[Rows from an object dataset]
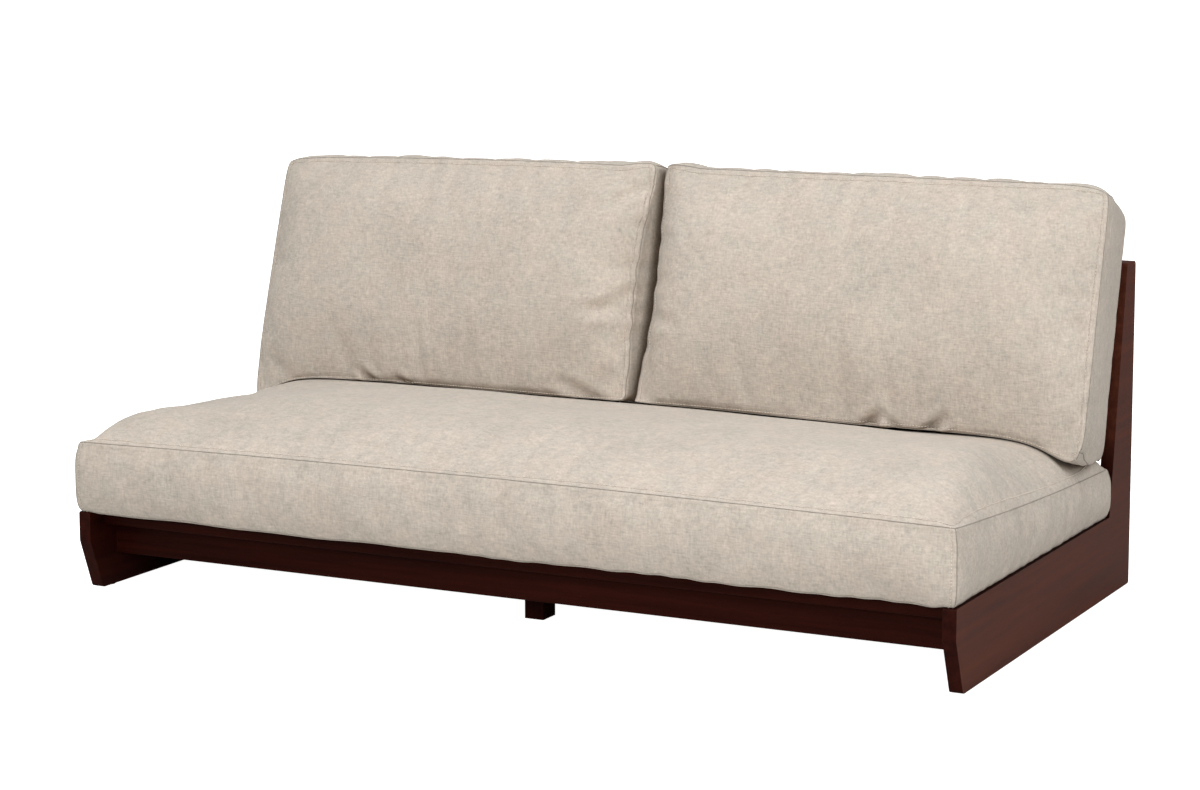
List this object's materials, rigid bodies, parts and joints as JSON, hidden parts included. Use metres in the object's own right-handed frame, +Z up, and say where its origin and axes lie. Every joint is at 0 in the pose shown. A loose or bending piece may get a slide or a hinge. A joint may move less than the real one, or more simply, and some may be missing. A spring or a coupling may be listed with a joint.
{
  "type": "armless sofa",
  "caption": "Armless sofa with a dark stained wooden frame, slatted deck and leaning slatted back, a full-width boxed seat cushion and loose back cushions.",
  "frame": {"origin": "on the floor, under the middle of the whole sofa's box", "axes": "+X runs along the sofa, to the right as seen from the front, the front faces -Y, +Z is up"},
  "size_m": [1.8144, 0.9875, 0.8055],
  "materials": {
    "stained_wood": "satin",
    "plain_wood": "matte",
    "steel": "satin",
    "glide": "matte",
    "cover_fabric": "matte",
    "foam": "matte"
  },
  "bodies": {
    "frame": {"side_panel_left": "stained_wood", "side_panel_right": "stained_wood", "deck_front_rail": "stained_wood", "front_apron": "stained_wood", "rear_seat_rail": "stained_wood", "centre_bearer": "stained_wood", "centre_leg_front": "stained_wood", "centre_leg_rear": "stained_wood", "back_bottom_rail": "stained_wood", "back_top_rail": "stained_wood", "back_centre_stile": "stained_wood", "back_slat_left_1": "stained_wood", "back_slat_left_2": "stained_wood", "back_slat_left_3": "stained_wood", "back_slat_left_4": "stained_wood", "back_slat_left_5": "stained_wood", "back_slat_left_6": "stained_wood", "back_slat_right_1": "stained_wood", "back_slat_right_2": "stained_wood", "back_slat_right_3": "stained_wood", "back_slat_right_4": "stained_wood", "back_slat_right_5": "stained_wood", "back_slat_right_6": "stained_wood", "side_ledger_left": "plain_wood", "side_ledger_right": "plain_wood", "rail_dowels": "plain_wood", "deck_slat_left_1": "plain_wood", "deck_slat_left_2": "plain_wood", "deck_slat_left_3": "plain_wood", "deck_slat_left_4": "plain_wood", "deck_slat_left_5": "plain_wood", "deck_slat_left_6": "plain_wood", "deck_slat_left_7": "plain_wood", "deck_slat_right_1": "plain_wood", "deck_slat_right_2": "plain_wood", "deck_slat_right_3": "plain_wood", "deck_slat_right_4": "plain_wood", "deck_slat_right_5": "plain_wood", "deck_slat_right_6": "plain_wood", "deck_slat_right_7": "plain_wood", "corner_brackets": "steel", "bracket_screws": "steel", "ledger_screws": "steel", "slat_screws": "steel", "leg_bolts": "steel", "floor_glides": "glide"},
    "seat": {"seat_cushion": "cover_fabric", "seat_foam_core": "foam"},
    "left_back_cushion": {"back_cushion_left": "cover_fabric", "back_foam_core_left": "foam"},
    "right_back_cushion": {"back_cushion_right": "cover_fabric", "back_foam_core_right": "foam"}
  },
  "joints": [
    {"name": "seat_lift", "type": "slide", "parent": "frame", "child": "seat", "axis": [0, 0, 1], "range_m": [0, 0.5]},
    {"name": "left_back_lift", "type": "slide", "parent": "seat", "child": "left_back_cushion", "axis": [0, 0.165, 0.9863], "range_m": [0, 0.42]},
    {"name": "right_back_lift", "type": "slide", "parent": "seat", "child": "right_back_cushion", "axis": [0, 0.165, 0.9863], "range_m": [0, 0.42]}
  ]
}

==

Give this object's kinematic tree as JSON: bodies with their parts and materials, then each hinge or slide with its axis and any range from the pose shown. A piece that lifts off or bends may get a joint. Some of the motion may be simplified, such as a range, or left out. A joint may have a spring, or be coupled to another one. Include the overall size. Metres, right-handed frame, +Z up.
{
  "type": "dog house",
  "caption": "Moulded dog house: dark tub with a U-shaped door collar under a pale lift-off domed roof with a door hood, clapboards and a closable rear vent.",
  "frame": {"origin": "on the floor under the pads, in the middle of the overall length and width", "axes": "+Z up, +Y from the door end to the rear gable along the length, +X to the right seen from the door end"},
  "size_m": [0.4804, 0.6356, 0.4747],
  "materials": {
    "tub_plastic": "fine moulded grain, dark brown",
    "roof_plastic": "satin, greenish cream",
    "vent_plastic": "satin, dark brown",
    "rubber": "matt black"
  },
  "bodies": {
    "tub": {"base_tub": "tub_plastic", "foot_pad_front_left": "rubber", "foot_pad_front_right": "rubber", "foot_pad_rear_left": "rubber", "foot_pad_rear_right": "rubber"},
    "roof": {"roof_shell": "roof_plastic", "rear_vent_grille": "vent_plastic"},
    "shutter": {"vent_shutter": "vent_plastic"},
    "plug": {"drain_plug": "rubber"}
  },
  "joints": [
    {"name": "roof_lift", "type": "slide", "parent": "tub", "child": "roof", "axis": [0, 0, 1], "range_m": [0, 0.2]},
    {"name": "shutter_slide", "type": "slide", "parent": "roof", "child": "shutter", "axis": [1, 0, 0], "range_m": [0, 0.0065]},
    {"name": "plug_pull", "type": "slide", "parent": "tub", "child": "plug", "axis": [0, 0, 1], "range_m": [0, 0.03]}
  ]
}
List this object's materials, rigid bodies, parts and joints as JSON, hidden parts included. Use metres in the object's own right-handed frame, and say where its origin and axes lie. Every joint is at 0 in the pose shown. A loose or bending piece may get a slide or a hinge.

- TO DO:
Go through the entries above and pull out each line with "shown" in it.

- FINAL RESULT:
List this object's materials, rigid bodies, parts and joints as JSON, hidden parts included. Use metres in the object's own right-handed frame, +Z up, and say where its origin and axes lie. Every joint is at 0 in the pose shown. A loose or bending piece may get a slide or a hinge. A joint may move less than the real one, or more simply, and some may be missing. A spring or a coupling may be listed with a joint.
Give this object's kinematic tree as JSON: bodies with their parts and materials, then each hinge or slide with its axis and any range from the pose shown. A piece that lifts off or bends may get a joint. Some of the motion may be simplified, such as a range, or left out. A joint may have a spring, or be coupled to another one. Include the overall size. Metres, right-handed frame, +Z up.
List this object's materials, rigid bodies, parts and joints as JSON, hidden parts included. Use metres in the object's own right-handed frame, and say where its origin and axes lie. Every joint is at 0 in the pose shown. A loose or bending piece may get a slide or a hinge.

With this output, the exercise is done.